Nobody expected great things, least of all Fort coach Al Souder, who was going into his seventh season as a high school varsity basketball coach with six straight losing campaigns behind him. That included the previous 1965-66 season, during which the Indians had posted a 6-14 won-lost record.

It had been a while since the Fort had had a winning basketball team, and the boys on that team didn’t know what it felt like to win a lot.

Winning is what the Indians learned that season, taking 16 straight triumphs before dropping one and then advancing to the district tournament before being beaten again. The Indians finished that year with a 22-2 record. They haven’t had a losing season since then, and have brought home at least one tournament trophy in three of the four hardwood tours after that.

Success breeds success, it seems.

After at first big year the was a lot more interest in basketball at Fort Recovery High. No more than 28 boys had ever turned out to try for places on the team in Souder’s first three years at the Fort. When the 1966-67 campaign was nearly over 36 boys showed up for a basketball meeting.

All the players from that first outstanding season have graduated long since, but the Indians have still kept rolling along. None of the boys on this year’s Fort Recovery team were even in the high school yet when the Tribe took its first step toward becoming what we in this business call a “perennial powerhouse.”

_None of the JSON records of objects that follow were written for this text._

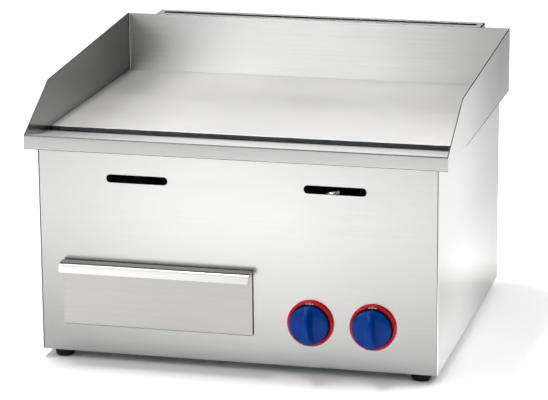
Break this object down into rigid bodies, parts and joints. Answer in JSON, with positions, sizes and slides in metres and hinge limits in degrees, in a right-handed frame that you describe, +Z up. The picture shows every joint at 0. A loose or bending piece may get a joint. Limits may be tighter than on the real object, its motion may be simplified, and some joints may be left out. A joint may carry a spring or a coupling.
{
  "type": "flat top griddle",
  "caption": "Countertop gas griddle: stainless cabinet, flat steel plate inside splash guards, front grease drawer, red-and-blue control knobs, rear flue.",
  "frame": {"origin": "on the ground, under the middle of the whole object's bounding box", "axes": "+X to the right as seen from the front, along the longest side; +Y from the front with the knobs towards the flue; +Z up"},
  "size_m": [0.61, 0.578, 0.4105],
  "materials": {
    "stainless": "fine brushed",
    "drawer_steel": "fine brushed",
    "plate_steel": "ground",
    "dark_steel": "heat-darkened",
    "galvanised": "zinc-coated sheet",
    "brass": "machined",
    "aluminium": "cast",
    "zinc": "bright zinc-plated",
    "red_plastic": "gloss",
    "blue_plastic": "gloss",
    "rubber": "matt"
  },
  "bodies": {
    "chassis": {"front_panel": "stainless", "left_side_panel": "stainless", "right_side_panel": "stainless", "rear_panel": "stainless", "front_trough": "stainless", "left_splash_guard": "stainless", "right_splash_guard": "stainless", "rear_splash_guard": "stainless", "flue_duct": "stainless", "flue_cap": "stainless", "grease_chute": "stainless", "griddle_plate": "plate_steel", "left_burner_tube": "dark_steel", "right_burner_tube": "dark_steel", "base_pan": "galvanised", "left_plate_rail": "galvanised", "right_plate_rail": "galvanised", "left_drawer_runner": "galvanised", "right_drawer_runner": "galvanised", "front_burner_bracket": "galvanised", "rear_burner_bracket": "galvanised", "heat_shield": "galvanised", "manifold_pipe": "galvanised", "left_injector": "brass", "right_injector": "brass", "left_valve_body": "brass", "right_valve_body": "brass", "left_valve_bonnet": "brass", "right_valve_bonnet": "brass", "gas_inlet_nipple": "brass", "left_venturi": "aluminium", "right_venturi": "aluminium", "left_feed_tube": "aluminium", "right_feed_tube": "aluminium", "front_left_foot_screw": "zinc", "front_right_foot_screw": "zinc", "rear_left_foot_screw": "zinc", "rear_right_foot_screw": "zinc", "left_lower_rear_screw": "zinc", "left_upper_rear_screw": "zinc", "right_lower_rear_screw": "zinc", "right_upper_rear_screw": "zinc", "left_bezel": "red_plastic", "right_bezel": "red_plastic", "front_left_foot": "rubber", "front_right_foot": "rubber", "rear_left_foot": "rubber", "rear_right_foot": "rubber"},
    "drawer": {"drawer_front": "drawer_steel", "grease_tray": "stainless"},
    "left_plug": {"left_valve_plug": "brass", "left_valve_spring": "zinc"},
    "right_plug": {"right_valve_plug": "brass", "right_valve_spring": "zinc"},
    "left_control": {"left_knob": "blue_plastic", "left_spindle": "zinc"},
    "right_control": {"right_knob": "blue_plastic", "right_spindle": "zinc"},
    "left_shutter": {"left_air_shutter": "aluminium"},
    "right_shutter": {"right_air_shutter": "aluminium"}
  },
  "joints": [
    {"name": "drawer_slide", "type": "slide", "parent": "chassis", "child": "drawer", "axis": [0, -1, 0], "range_m": [0, 0.3]},
    {"name": "left_valve_turn", "type": "hinge", "parent": "chassis", "child": "left_plug", "pos_m": [0.108, -0.249, 0.078], "axis": [0, -1, 0], "range_deg": [0, 180]},
    {"name": "left_knob_press", "type": "slide", "parent": "left_plug", "child": "left_control", "axis": [0, 1, 0], "range_m": [0, 0.003], "stiffness_N_per_m": 400, "springref_m": -0.008},
    {"name": "left_shutter_turn", "type": "hinge", "parent": "chassis", "child": "left_shutter", "pos_m": [-0.0935, -0.1985, 0.262], "axis": [0, -1, 0], "range_deg": [0, 45]},
    {"name": "right_valve_turn", "type": "hinge", "parent": "chassis", "child": "right_plug", "pos_m": [0.198, -0.249, 0.078], "axis": [0, -1, 0], "range_deg": [0, 180]},
    {"name": "right_knob_press", "type": "slide", "parent": "right_plug", "child": "right_control", "axis": [0, 1, 0], "range_m": [0, 0.003], "stiffness_N_per_m": 400, "springref_m": -0.008},
    {"name": "right_shutter_turn", "type": "hinge", "parent": "chassis", "child": "right_shutter", "pos_m": [0.1935, -0.1985, 0.262], "axis": [0, -1, 0], "range_deg": [0, 45]}
  ]
}
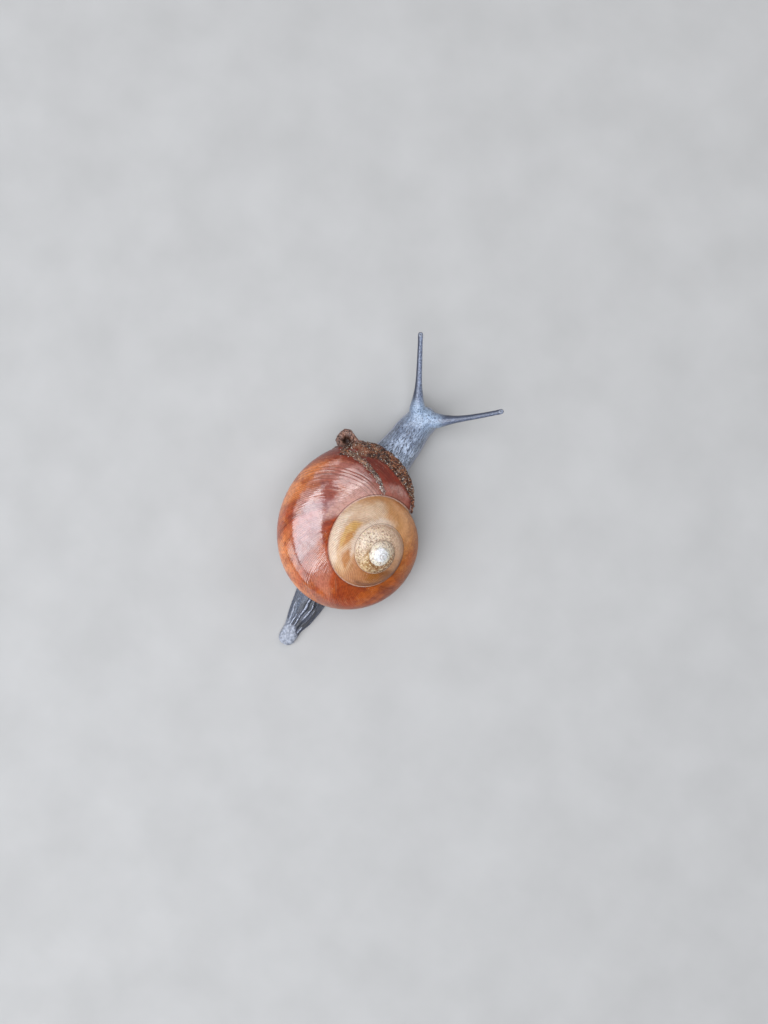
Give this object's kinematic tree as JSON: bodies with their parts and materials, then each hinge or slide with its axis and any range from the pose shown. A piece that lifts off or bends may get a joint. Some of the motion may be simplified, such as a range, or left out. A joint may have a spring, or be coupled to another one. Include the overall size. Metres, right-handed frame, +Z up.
{
  "type": "land snail model",
  "caption": "Life-size still model of a crawling land snail: right-coiled chestnut shell with a crusted lip, slate-blue body, long feelers and a blunt tail.",
  "frame": {"origin": "on the flat sole of the foot, under the shell", "axes": "+Z up from the sole, head towards -Y, the animal's left side towards +X"},
  "size_m": [0.0357, 0.0834, 0.0233],
  "materials": {
    "shell": "wet, glossy, fine slanted ribs, chestnut red with tan upper whorls and a worn white apex",
    "lip_crust": "rough grey-brown crust",
    "skin": "moist, slate blue, fine net of oblong tubercles",
    "tail": "moist dark slate with lengthwise furrows",
    "mantle": "moist, smooth, dark",
    "eye": "glossy black"
  },
  "bodies": {
    "root": {"shell": "shell", "shell_lip": "lip_crust", "lip_lobe": "lip_crust", "mantle_collar": "mantle", "head": "skin", "mouth": "skin", "neck": "skin", "foot_front": "skin", "foot_middle": "skin", "foot_rear": "skin", "tail": "tail", "tail_tip": "tail", "feeler_left_base": "skin", "feeler_left_shaft": "skin", "feeler_left_tip": "skin", "feeler_right_base": "skin", "feeler_right_shaft": "skin", "feeler_right_tip": "skin", "lower_feeler_left": "skin", "lower_feeler_right": "skin", "eye_left": "eye", "eye_right": "eye"}
  },
  "joints": []
}
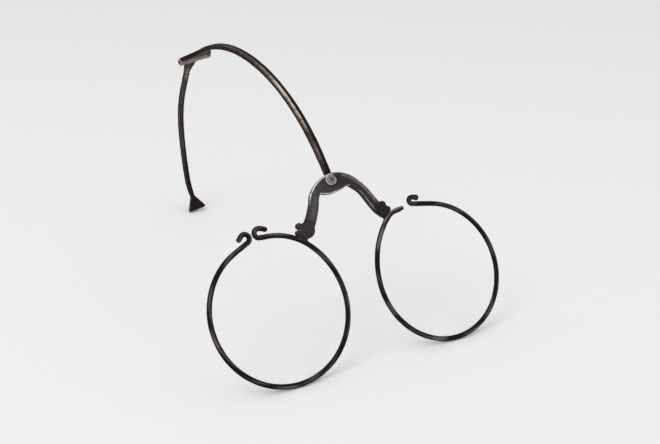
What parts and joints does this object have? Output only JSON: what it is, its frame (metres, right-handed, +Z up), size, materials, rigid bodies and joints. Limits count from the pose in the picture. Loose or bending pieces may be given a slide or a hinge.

Sometimes the Indians’ success has been a surprise. No one was too startled when the 1968-69 Indians, with three starters and some promising reserves back from what had been a good team the year before, won 19 games and lost just one during the regular season. The 1969 outfit’s advance to the semi-final round of the state tourney wasn’t a complete shock either.

But before the current season began it didn’t seem that the Indians would make it that far again, let alone one game farther. They had three starters back in forwards Don Jutte and Ron May and guard Ed Snyder, but the other two spots were real question marks. Ultimately getting the call were a senior who had spent most of his varsity career on the bench and an untried sophomore.

Both the senior, John Wendel, and the sophomore, Kevin Dilworth, had hard acts to follow. Wendel, at 6-3, had to fill the shoes of 6-7, two-year starter, All-Mercer County league Lyle Monroe at center. Dilworth, just 5-8, was called upon to make up the scoring slack left by the graduation of Wally Thien.

Things were changed around some in other ways, too. Monroe’s graduation put the primary responsibility of grabbing rebounds on the shoulders of Jutte, at 6-5 the only “big man” on the club.

The Fort cagers responded well to the challenge, needles to say. They had to shake off some very untimely defeats, such as a 78-77 loss early in the year to arch-rival Bryant, and a 64-60 setback handed out by Versailles in the last regular-season game.

The Indians have had their scoring averages trimmed a lot by the big floors and rugged competition they’ve faced in the tourney, but the attack still remains as balanced as it was during the regular season. All five starters averaged in double figures through the first seven tourney games. Snyder led with a 16.4 points per game mark, followed by Jutte at 12.7, Dilworth at 11.7, Wendel at 11.6, and May at 11.3.

One of the most surprising things about the Indians in this tourney, though, has been their free throw shooting. “I thought you said your boys couldn’t hit free throws,” one reporter said to Souder last week after the Indians hit 78 percent from the foul line to beat Sidney Lehman for the regional title at Dayton.

“Well, they didn’t before,” answered Souder, whose squad hit just .629 from the stripe for the regular season. In seven tourney games they’ve been connecting at a .691 clip, and all five Tribe starters have improved their individual percentages.

But then, the Indians have been coming up with surprises for a long time now. And maybe that has been the most fun of all.